Joni Mitchell is the only late addition to stay with the tour. "I was only going to do one concert (in Niagara Falls)," she said backstage at the Augusta Civic Centre, 20 miles south of Waterville on Interstate 95. "But it felt so good I asked if I could stay on. And the higher-ups, Joan and Bob, said it was okay, and I stayed.

"I'm enjoying myself. I'm carrying on as if I don't have a care in the world."

But she does: No sooner does the Rolling Thunder tour end than she begins her own. Ronee Blakley, one of the stars of the film Nashville, also starts a tour after this one ends, and Joan Baez has had to keep previous concert committments [sic] by leaving the tour between performances then flying back to rejoin it.

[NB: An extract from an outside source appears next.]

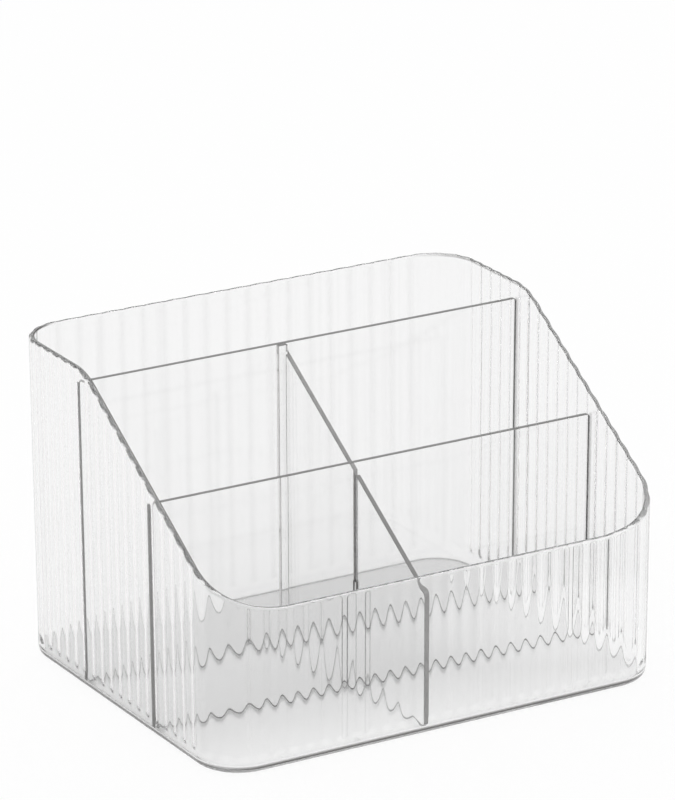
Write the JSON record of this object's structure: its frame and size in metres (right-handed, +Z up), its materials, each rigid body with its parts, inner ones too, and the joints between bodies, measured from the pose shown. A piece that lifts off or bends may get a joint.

"But just to sing with Bob again is worth it," said Baez. She had flown in from Philadelphia for the Augusta concert and had just finished a nap. "Sure, I'll make less money doing this. But the publicity value alone will make up for that, I guess."

Blakley knows about publicity. Looking a bit bewildered by everything, although she has been with the tour from the start, she explained: "When you're a singer and you're on stage with Bob Dylan, it's really good for your career. It's more than that. It's an honor."

In awe

An honor. Even Jack Elliott, whose records Dylan used to collect and copy years ago, is awed by Dylan.

"This is the first time I've seen Bob in seven years," he said. "We used to be buddies. But I remember trying to visit him in Woodstock about eight years ago and he wouldn't see anybody. I thought maybe he was mad at me or something. Even now we barely talk. He's got so much on his mind."

"This is why he decided to come back to us, to go out on this kind of tour," said Joan Baez, looking dark and elegant in the candlelight of the backstage dressing room.

"He was given a gift, which he kept to himself for a while. Now he's bringing it back to everyone."